Type A Mom helps her child take off his shoes and place them in the plastic cubby. She kneels down so she's eye level with her child and carefully explains the sock policy: under no condition is he to take off his socks. Type B Mom enters Playland with a tray of food, sets it on a table, yells up the slide that it's time to eat, then exits the area to eat her meal in the main restaurant. She doesn't notice that her kids' flip flops are strewn about the middle of the floor.
Type A Mom's child is not allowed to play until he finishes his meal. Type B Mom's kids throw their McNuggets at each other and take their drinks with them into the play equipment.
Type A Mom lets her child know he has 5 minutes left to play while she tidies up and returns the tray to the top of the trash can.
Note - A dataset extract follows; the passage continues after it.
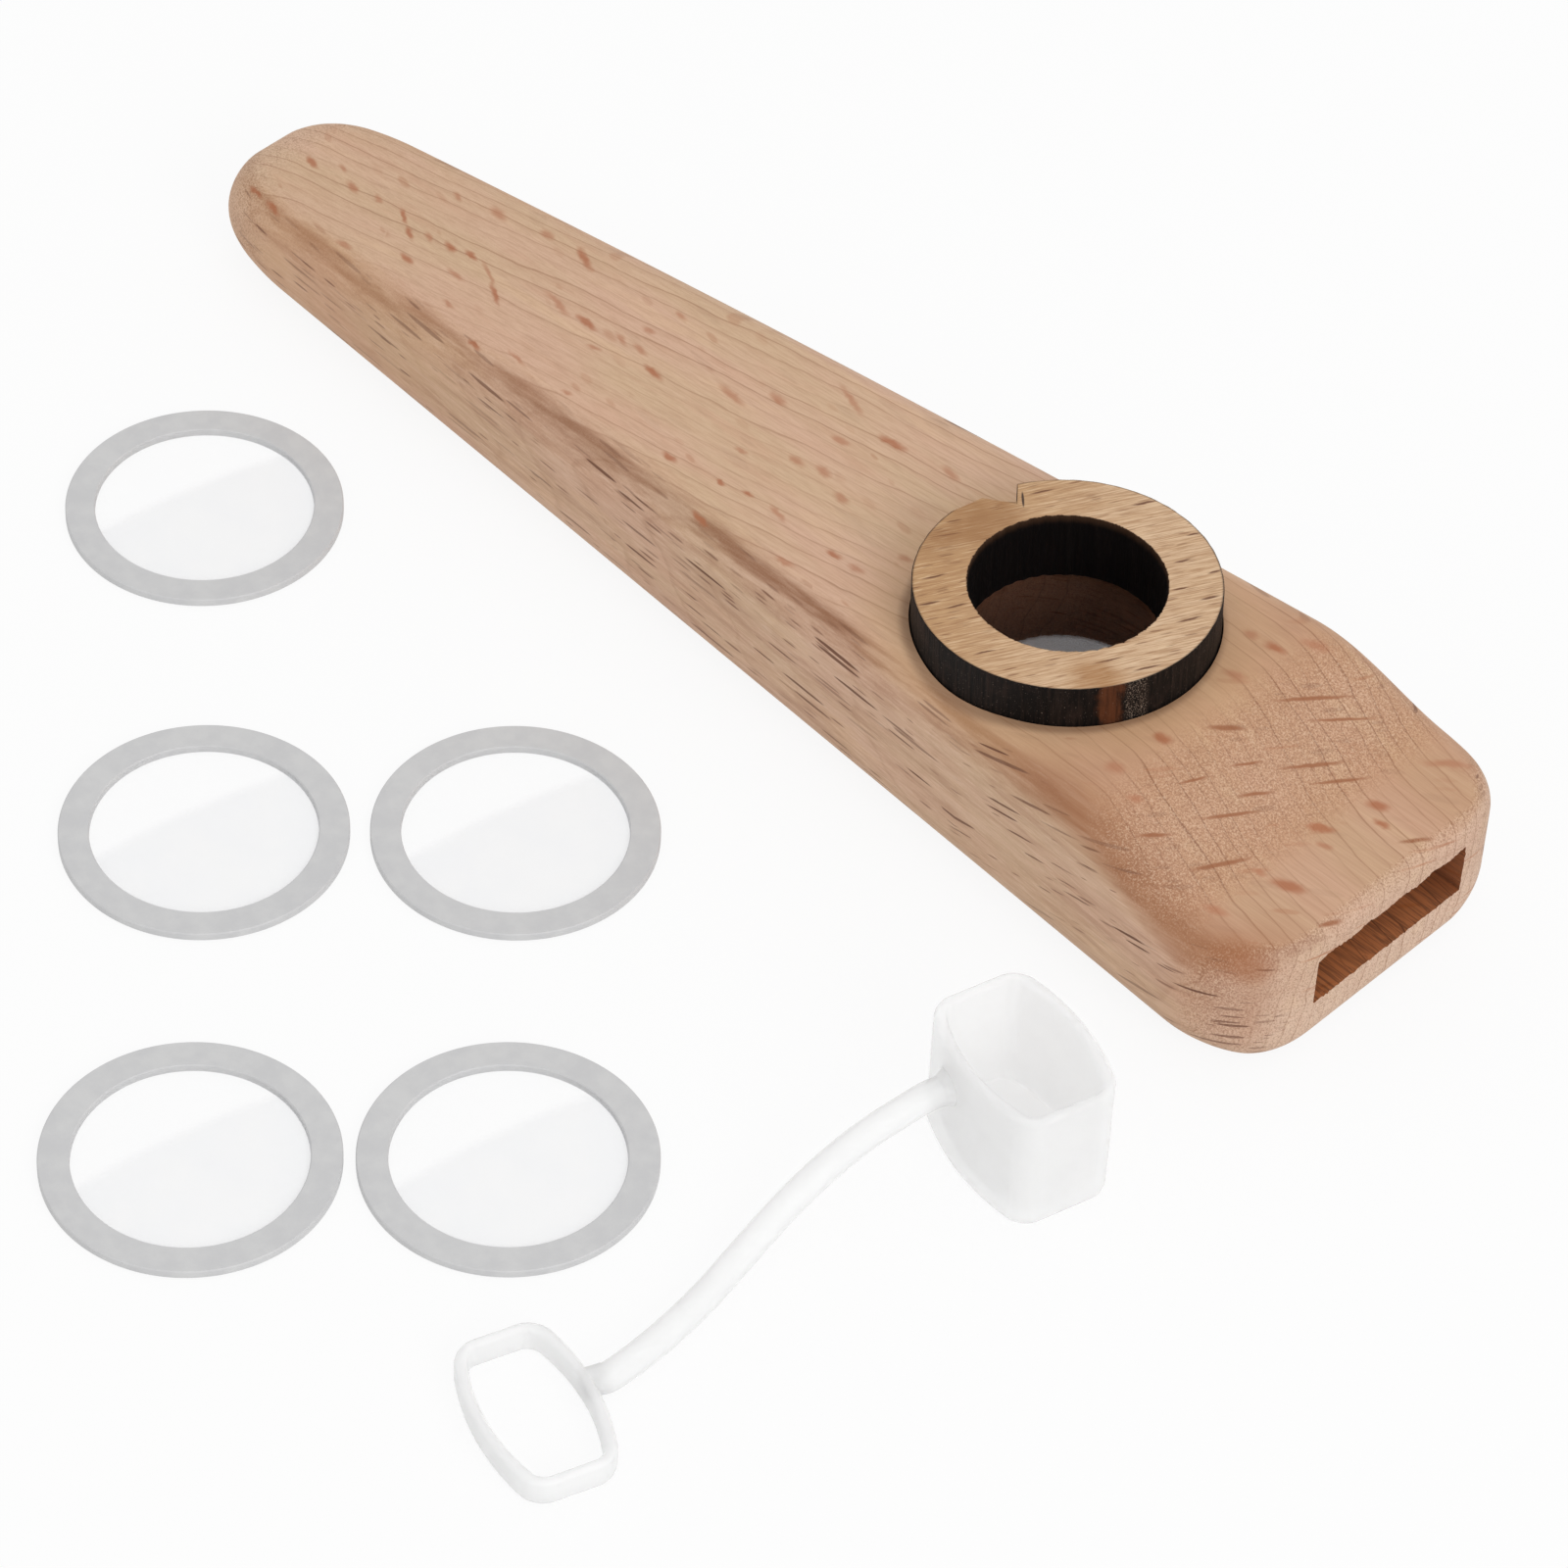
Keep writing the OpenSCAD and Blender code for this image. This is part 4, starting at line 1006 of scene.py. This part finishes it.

Type B Mom storms into Playland, yells up at her kids that it's time to go NOW, then sets off the high-pitched alarm when she ushers them all out through the emergency exit.
The McDonald's teenaged employee who's assigned to clean up Playland prefers Type A Mom.
If you've found this analysis informative, you may want to read further about Two Types of Moms at the Playground. Always with the parenting advice . . . I'm helpful that way.
Dinner last night: fast food
Kim, I'm scared to admit that I'm probably a little more like Mom B; however, I do have a little bit of Mom A in me (sometimes she comes out when I've had enough coffee in my system to calm my nerves).
BTW, I nominated you for an award...just sharing the love! Check out the post on blog from today!
I'm Type A about the socks and Type B about setting off the alarm. If there's an emergency door in a building, I'll be the one cluelessly walking through it. It's a sickness . . .
And now I'm off to check out this bloggy love of which you speak!